The Camerata’s tour included recitals at the Library of Congress in Washington, D.C., the Morgan Library & Museum in New York, the Guildhall, Derry, in Northern Ireland, the National Concert Hall in Dublin, Ireland, Wigmore Hall in London, England, and St. Anne’s Cathedral in Belfast, Northern Ireland. The players were on the road from April 23 through May 3, a whirlwind of a schedule, but they will have had two weeks of rest before Friday’s concerts.

The chamber music of Grieg is made up of just five pieces: three violin-piano sonatas – No. 1 in F Major, Opus 8 (1865); No. 2 in G Major, Opus 13 (1867); and No. 3 in C minor, Op.45 (1886-87) – a String Quartet in G minor, Opus 27 (1877-78); and the Cello-Piano Sonata in a Minor, Opus 36 (1883).
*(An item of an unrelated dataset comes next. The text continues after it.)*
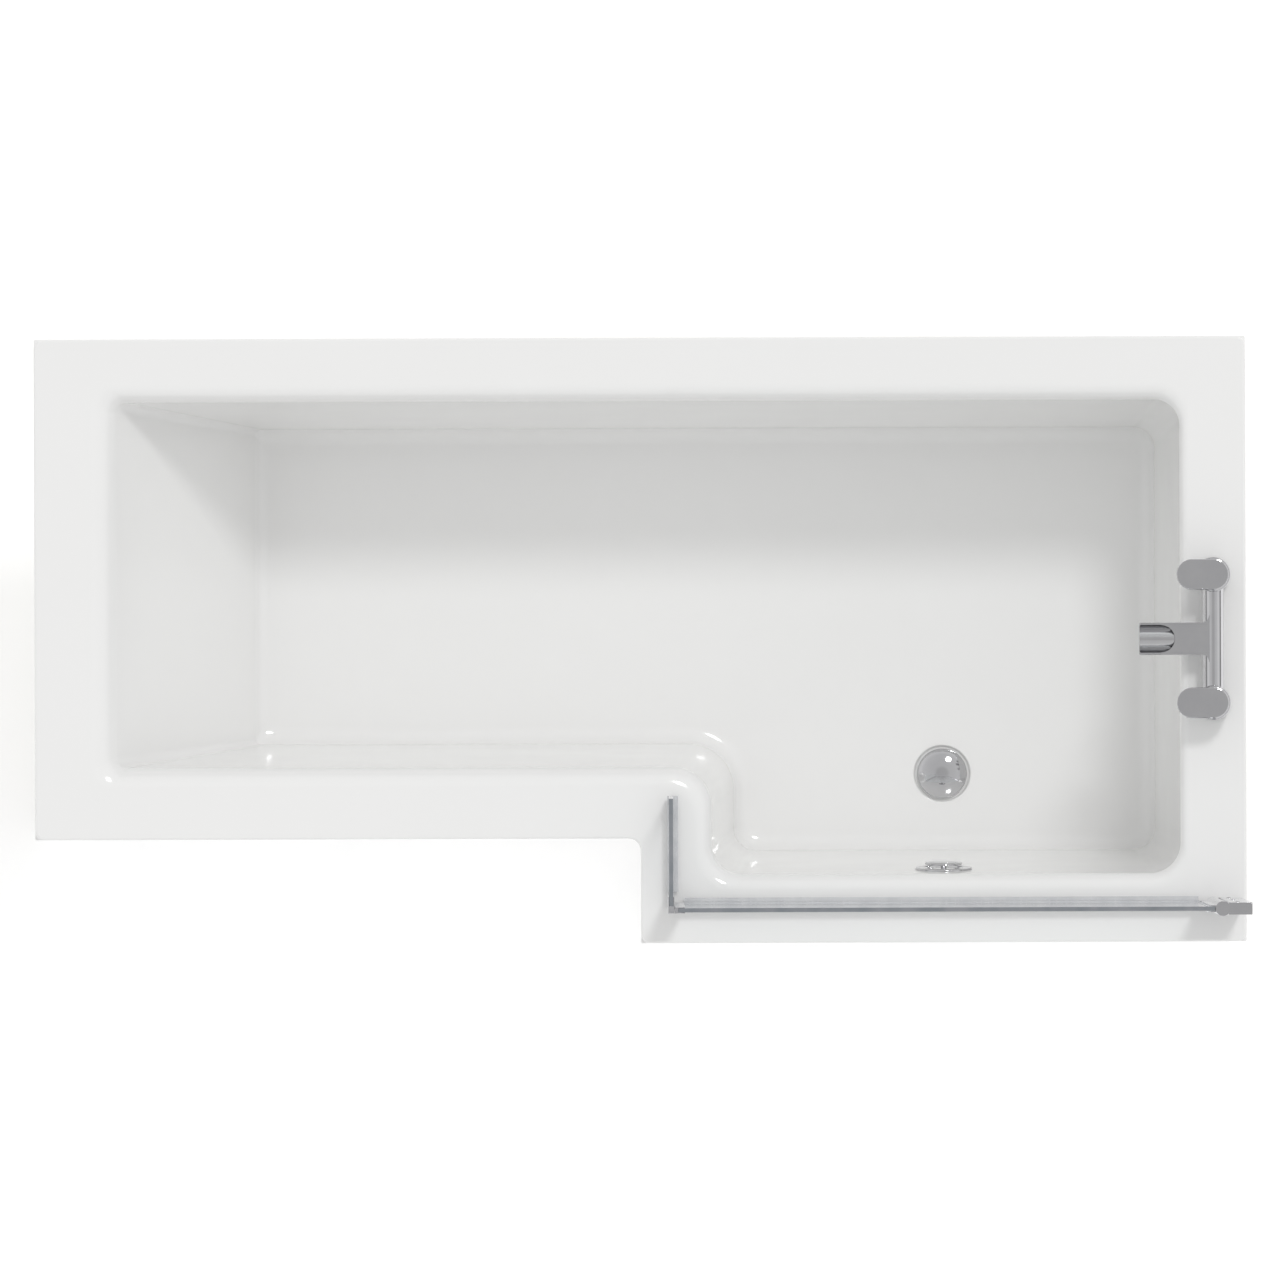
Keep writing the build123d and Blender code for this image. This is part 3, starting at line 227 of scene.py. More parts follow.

Although each of the five is a gorgeous masterpiece, none of them is played very often. They are seldom mentioned by musicologists treating the chamber music of the second half of the 19th century. Each time I hear one of them, I am astonished – not to say outraged – that such rich and powerful and involving music is so regularly overlooked on concert programs. All credit, then, to the Camerata and to the Warren Jones/ Ani Aznavoorian team for playing the Cello-Piano Sonata. It is the last of Grieg’s chamber works.

Although there are only two instruments involved, the sonata is built on a grand scale, and it is guaranteed to fill any hall with sound. The tunes may have derived from folk music, but the music gushes in great plumes from the Romantic spring. In his music, Grieg was, in fact, a Romantic of a very pure type.
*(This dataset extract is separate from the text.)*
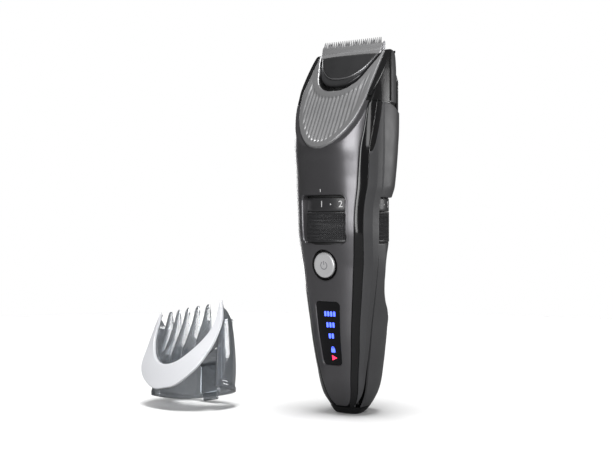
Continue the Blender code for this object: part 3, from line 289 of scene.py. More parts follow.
def rim(name, pts, profile, mat, place=front_point, **kw):
    """Ring swept along an outline on a surface; profile is a closed loop of (distance outside, depth)."""
    nrm = normals_of(pts)
    m = len(profile)
    verts, faces = [], []
    for (x, z), (nx, nz) in zip(pts, nrm):
        for d, h in profile:
            verts.append(tuple(place(x + nx * d, z + nz * d, h)))
    n = len(pts)
    for i in range(n):
        for j in range(m):
            a, b = i * m + j, i * m + (j + 1) % m
            c, d = ((i + 1) % n) * m + (j + 1) % m, ((i + 1) % n) * m + j
            faces.append((a, b, c, d))
    return obj_from(name, verts, faces, mat, **kw)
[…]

If there’s a disconnect, it comes in with the differential between the music itself and the public persona of the composer. Grieg and his wife were both shorter than 5 feet tall, and the composer played his diminutive stature to the hilt. He was very much the cuddly little character, endearing and harmless, given to leaving cute, self-effacing notes to potential burglars when he went out for a walk: “Dear thieves, please don’t bother with these manuscripts; they are worthless.”

Once you hear the first few bars of the Cello Sonata, all that elfin nonsense disappears.